Yes, I know that the Obama Administration and Harry Reid’s Senate regard the U.S. Constitution as an arcane annoyance and an impediment to their Leftist, nanny sate, politically correct-or-else Nirvana. Still, when progressives find themselves on the wrong side of the ACLU, they might want to consider whether they made a wrong turn somewhere….This is how this administration operates: it makes it very clear, though public statements, how it wants its supposedly non-political, objective agencies to rule, always based on pleasing a pro-Democrat demographic. It is a blatant strategy to rig the system and distort fairness, due process and justice for political gain.

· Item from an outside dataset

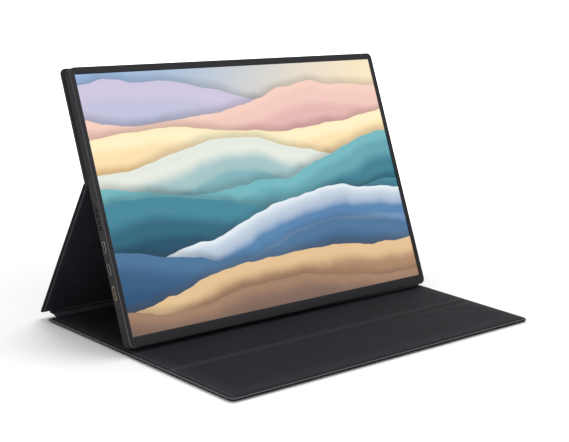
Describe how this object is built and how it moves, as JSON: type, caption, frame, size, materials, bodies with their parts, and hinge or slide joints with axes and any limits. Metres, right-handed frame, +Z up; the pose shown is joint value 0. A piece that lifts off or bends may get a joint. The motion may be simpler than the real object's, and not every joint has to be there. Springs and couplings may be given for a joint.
{
  "type": "portable monitor with cover",
  "caption": "Flat portable monitor leaning on its hinged folding cover: a rear leg, a grooved base that it stands on and a front flap.",
  "frame": {"origin": "on the table under the opened cover, in the middle of the footprint", "axes": "+X is the screen's right as seen from its front, -Y points out of the screen towards the viewer, +Z is up"},
  "size_m": [0.3562, 0.2458, 0.2159],
  "materials": {
    "frame_plastic": "fine matte, near black",
    "housing_metal": "anodised matte charcoal",
    "screen_glass": "satin, anti-glare, with a picture behind it",
    "black_tape": "matte",
    "optical_film": "satin white",
    "guide_acrylic": "clear gloss",
    "led_strip": "pale yellow",
    "tray_metal": "satin",
    "circuit_board": "green solder mask",
    "chip_plastic": "matte black",
    "ribbon_film": "amber polyimide",
    "shield_tin": "tinned",
    "screw_steel": "bright zinc",
    "socket_steel": "bright nickel",
    "socket_gold": "gold plated",
    "tongue_plastic": "matte black",
    "key_plastic": "fine matte",
    "light_plastic": "frosted clear",
    "speaker_plastic": "matte black",
    "magnet_nickel": "nickel plated",
    "cover_leather": "fine grained black artificial leather",
    "cover_lining": "smooth matte charcoal microfibre",
    "cover_board": "grey-brown hard board"
  },
  "bodies": {
    "base": {"spine_strip": "cover_leather", "spine_stiffener": "cover_board", "base_skin": "cover_leather", "rear_board": "cover_board", "mid_board": "cover_board", "base_lining": "cover_lining"},
    "flap": {"flap_skin": "cover_leather", "flap_board": "cover_board", "flap_lining": "cover_lining", "flap_magnets": "magnet_nickel"},
    "leg": {"leg_skin": "cover_leather", "leg_board": "cover_board", "leg_lining": "cover_lining", "upper_fold": "cover_leather", "lower_fold": "cover_leather"},
    "display": {"front_frame": "frame_plastic", "screen_tape": "black_tape", "lcd_cell": "screen_glass", "diffuser_films": "optical_film", "light_guide": "guide_acrylic", "led_bar": "led_strip", "reflector_sheet": "optical_film", "panel_tray": "tray_metal", "driver_board": "circuit_board", "panel_ribbon": "ribbon_film", "rear_housing": "housing_metal", "main_board": "circuit_board", "main_chips": "chip_plastic", "shield_can": "shield_tin", "board_screws": "screw_steel", "usb_c_upper": "socket_steel", "usb_c_lower": "socket_steel", "usb_c_tongues": "tongue_plastic", "mini_hdmi": "socket_gold", "mini_hdmi_tongue": "tongue_plastic", "button_board": "circuit_board", "key_switches": "chip_plastic", "status_light": "light_plastic", "speaker_left": "speaker_plastic", "speaker_right": "speaker_plastic", "housing_magnets": "magnet_nickel", "upper_skin": "cover_leather", "upper_board": "cover_board", "upper_lining": "cover_lining", "cover_magnets": "magnet_nickel"},
    "power_key": {"power_button": "key_plastic"},
    "menu_key": {"menu_button": "key_plastic"},
    "plus_key": {"plus_button": "key_plastic"},
    "minus_key": {"minus_button": "key_plastic"}
  },
  "joints": [
    {"name": "lower_fold_hinge", "type": "hinge", "parent": "base", "child": "leg", "pos_m": [0, 0.1217, 0.0029], "axis": [1, 0, 0], "range_deg": [-23, 16]},
    {"name": "upper_fold_hinge", "type": "hinge", "parent": "leg", "child": "display", "pos_m": [0, 0.06304, 0.12707], "axis": [-1, 0, 0], "range_deg": [-46.5, 32.4]},
    {"name": "flap_hinge", "type": "hinge", "parent": "base", "child": "flap", "pos_m": [0, -0.0559, 0.0018], "axis": [1, 0, 0], "range_deg": [-90, 0]},
    {"name": "power_key_press", "type": "slide", "parent": "display", "child": "power_key", "axis": [1, 0, 0], "range_m": [0, 0.0004], "stiffness_N_per_m": 1000, "springref_m": -0.0005},
    {"name": "menu_key_press", "type": "slide", "parent": "display", "child": "menu_key", "axis": [1, 0, 0], "range_m": [0, 0.0004], "stiffness_N_per_m": 1000, "springref_m": -0.0005},
    {"name": "plus_key_press", "type": "slide", "parent": "display", "child": "plus_key", "axis": [1, 0, 0], "range_m": [0, 0.0004], "stiffness_N_per_m": 1000, "springref_m": -0.0005},
    {"name": "minus_key_press", "type": "slide", "parent": "display", "child": "minus_key", "axis": [1, 0, 0], "range_m": [0, 0.0004], "stiffness_N_per_m": 1000, "springref_m": -0.0005}
  ],
  "couplings": [
    {"joint": "upper_fold_hinge", "follows": "lower_fold_hinge", "ratio": 2.0195}
  ]
}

As we can see in the examples of the I.R.S. scandal and here, and, less successfully, in Obama’s inept efforts to convict the military’s sexual harassers before they stood trial, it is SOP, happily ignored by most journalists  because they are too corrupt, biased or dim to realize that just because they dislike the targets of this governmental abuse now, the damage it does to our national ideals and values is devastating….I repeat, because I have had to endure the insults of the political correctness bullies implying otherwise, I don’t like the Redskins name, I actively dislike Dan Snyder, and if the D.C. football team disbanded tomorrow, I wouldn’t shed a tear. But …this campaign is about policing speech. If the fact that the government is trying to use its power to do that doesn’t alarm, anger and frighten you—if you don’t find that a great deal more offensive than the name of a city’s pro football team—your priorities are warped, I question your commitment to American values, and I regard you as a menace to my liberty and my rights as a citizen.

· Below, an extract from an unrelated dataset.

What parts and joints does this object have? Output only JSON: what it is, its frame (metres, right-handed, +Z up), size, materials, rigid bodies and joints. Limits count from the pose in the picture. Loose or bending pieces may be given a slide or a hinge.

And if you don’t think this kind of thing was a big reason that Donald Trump is in the White House, you haven’t been paying attention.

You can read the decision here.

15 Comments

Filed under Business & Commercial, Etiquette and manners, Government & Politics, Law & Law Enforcement, Race, Rights, Sports, This Helps Explain Why Trump Is President

15 responses to “The Supreme Court Rules Against Government-Enforced Political Correctness

  1. “And if you don’t think this kind of thing was a big reason that Donald Trump is in the White House, you haven’t been paying attention.”

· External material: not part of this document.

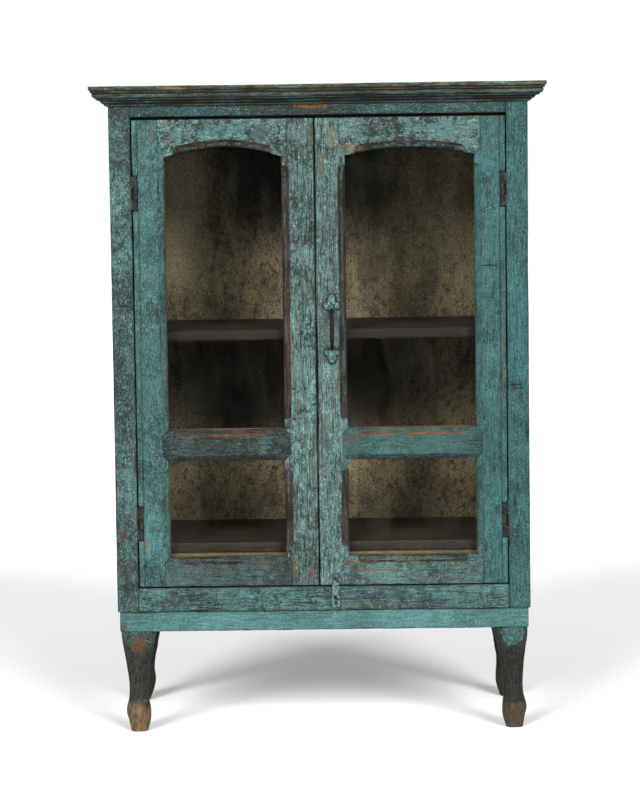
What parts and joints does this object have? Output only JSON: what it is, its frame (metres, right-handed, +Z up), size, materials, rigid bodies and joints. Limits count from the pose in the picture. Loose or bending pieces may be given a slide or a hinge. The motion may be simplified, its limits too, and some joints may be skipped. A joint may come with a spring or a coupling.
{
  "type": "glazed cabinet",
  "caption": "Painted timber china cabinet on shaped legs, with a moulded cornice, paired glazed doors with arched upper panes, a shelf, a pull handle and a strap hasp.",
  "frame": {"origin": "on the floor, at the middle of the footprint of the whole cabinet", "axes": "+Z up, the doors face -Y, +X to the right seen from the front"},
  "size_m": [0.904, 0.44, 1.29],
  "materials": {
    "teal_paint": "cracked matt teal paint worn through to grey-brown timber",
    "dark_paint": "dark soiled green-black paint worn to brown timber",
    "aged_wood": "unpainted aged timber, mottled olive brown, matt",
    "iron": "dark rusty iron with remains of paint",
    "glass": "old clear sheet glass, slightly dusty"
  },
  "bodies": {
    "carcass": {"leg_front_left": "dark_paint", "leg_front_right": "dark_paint", "leg_rear_left": "dark_paint", "leg_rear_right": "dark_paint", "base_rail_front": "teal_paint", "base_rail_rear": "teal_paint", "base_rail_left": "teal_paint", "base_rail_right": "teal_paint", "post_front_left": "teal_paint", "post_front_right": "teal_paint", "post_rear_left": "teal_paint", "post_rear_right": "teal_paint", "frame_top_rail": "teal_paint", "frame_bottom_rail": "teal_paint", "side_top_rail_left": "teal_paint", "side_top_rail_right": "teal_paint", "side_bottom_rail_left": "teal_paint", "side_bottom_rail_right": "teal_paint", "side_panel_left": "teal_paint", "side_panel_right": "teal_paint", "rear_top_rail": "aged_wood", "rear_bottom_rail": "aged_wood", "back_boards": "aged_wood", "top_board": "dark_paint", "floor_boards": "aged_wood", "cornice_front": "dark_paint", "cornice_left": "dark_paint", "cornice_right": "dark_paint", "door_stop_top": "aged_wood", "door_stop_bottom": "aged_wood", "shelf": "aged_wood", "side_cleats": "aged_wood", "shelf_back_cleat": "aged_wood", "hinge_frame_leaves": "iron", "hinge_pins": "iron", "hinge_frame_screws": "iron"},
    "left_door": {"left_hinge_stile": "teal_paint", "left_meeting_stile": "teal_paint", "left_top_rail": "teal_paint", "left_mid_rail": "teal_paint", "left_bottom_rail": "teal_paint", "left_upper_glass": "glass", "left_lower_glass": "glass", "left_glazing_beads": "aged_wood", "left_hinge_leaves": "iron", "left_hinge_screws": "iron"},
    "right_door": {"right_hinge_stile": "teal_paint", "right_meeting_stile": "teal_paint", "right_top_rail": "teal_paint", "right_mid_rail": "teal_paint", "right_bottom_rail": "teal_paint", "right_upper_glass": "glass", "right_lower_glass": "glass", "right_glazing_beads": "aged_wood", "right_hinge_leaves": "iron", "right_hinge_screws": "iron", "pull_handle": "iron", "handle_nails": "iron", "hasp_staple": "iron"},
    "hasp": {"hasp": "iron"}
  },
  "joints": [
    {"name": "left_door_swing", "type": "hinge", "parent": "carcass", "child": "left_door", "pos_m": [-0.3615, -0.175, 0.76], "axis": [0, 0, -1], "range_deg": [0, 100]},
    {"name": "right_door_swing", "type": "hinge", "parent": "carcass", "child": "right_door", "pos_m": [0.3615, -0.175, 0.76], "axis": [0, 0, 1], "range_deg": [0, 100]},
    {"name": "hasp_swing", "type": "hinge", "parent": "right_door", "child": "hasp", "pos_m": [0.0235, -0.1855, 0.315], "axis": [-1, 0, 0], "range_deg": [0, 150]}
  ]
}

    This is very true… just as not prosecuting broken laws when the criminal is a politically connected progressive but harsh enforcement if the accused is poor, politically unconnected or, worse, politically connected to the wrong side stirs resentment from even non politcally active citizens.

    Trump is a creation of the Left, and this knowledge drives them to the excesses we see today.

  2. How did President Obama try to convict sexual harassers in the military before thry came to trial?

  3. Jack,

    Lee v. Tam, perhaps?

  4. Wiersielis Tony

    I love your stuff, but I have a comment on the name Redskins. You might be able to enlighten me on this.

    I’ve never understood the idea of people being offended on someone else’s behalf. To me, it is the height of condescension to assume that someone else is offended by something when that you are not that persons color, ethnicity or whatever. To think that someone else should be offended because you THINK they should be. BTW, I’m using “you” as a general term

    • I agree. If you search for Redskins on the blog, you’ll find more than one post where I made this exact point. Of course, it isn’t really being offended, it’s a way to leverage power, and make others bend to your will, using a group as ballast even though that group may not be offended at all—as in this case.

    • Beckie Grove

      People perhaps should have been offended for the Native Americans once the first people landed on the shores of America. That aside, it’s ridiculous to me they are getting offended by the name of the team when they have no clue as to why it has its name. Lone Star Dietz coached the inaugural Boston Redskins team 80 years ago, before it moved to Washington. He was a Sioux Indian, and the team was named in his honor, “out of respect for Native American heritage and tradition.” Of course, there’s also big debate as to whether he is really Native American, mostly on the side that finds the logo disparaging. Whether his claims are true or not is still up for debate. I’m sure if this PC nonsense was allowed to continue somehow The Cowboys would be targeted for some reason, then we’d get PETA and animal rights groups involved about all the animal names, and eventually, someone would find a reason The Titans were offensive and down the line it would go.

      The other thing about the article I noticed was about the band. An “Asian-American band calling themselves The Slants”. Did I miss something? No one named them that other than themselves, and they are Asian descendants! I’m going to take a wild guess and say it’s not the Asian-American community offended by it either. How is it any different than African-Americans using the “N” word in reference to each other? I feel like The Slants is more a satirical name along with the band kind of saying we know we’re called this, but we’re taking it to show you it’s lost it’s power now.

      What people should get offended on others behalves about is maybe the homelessness, inner city violence, treatment of veterans and repeat criminal offenders getting free passes. But it’s apparently more important to worry about a trademark that’s older than anyone offended by it.

      • “Lone Star Dietz coached the inaugural Boston Redskins team 80 years ago, before it moved to Washington. He was a Sioux Indian, and the team was named in his honor, “out of respect for Native American heritage and tradition.”

        This appears to be a bogus story, just FYI.

        As I explained here:

        Key section:

        As a born and bred Bostonian, from whence the Redskins came, let me once again spin the strange but true yarn about the team’s bungled naming. It was once called the Boston Braves, football’s twin of the baseball Boston Braves, who are still Braves but now reside in Atlanta (after a stop in Milwaukee). But Braves Field was small, and the N.L. Braves always played second-fiddle to the richer and more popular A.L. Red Sox, so Marshall decided to move his football team’s home games to Fenway Park. He didn’t feel like spending the money to change the team’s Native American logo, however. Still, an NFL team playing in the home of the Red Sox couldn’t call itself by the same name as the that team’s cross-city rivals.

        Then someone, maybe a smart crossword puzzle whiz in the publicity department—I doubt it was Marshall himself—had a brainstorm. Change the name to “Redskins!” It still covered the Indian chief logo, and “braves” theme, while being a clever play on words that showed kinship to the team’s popular baseball hosts. Red SOX, Redskins, get it? Brilliant! Marshall, being whatever the opposite of politically correct is, didn’t think the name would offend anyone, and in those days when the NFL was far from the national presence it is today, and because Marshall’s team was playing in a city filled with Indian statues, art and symbolism (but few living Native Americans), he was right.

  5. Steve-O-in-NJ

    So, is it now ok to do the tomahawk chop cheer and yell war cries again? Woo-woo-woo-woo-woo-woo!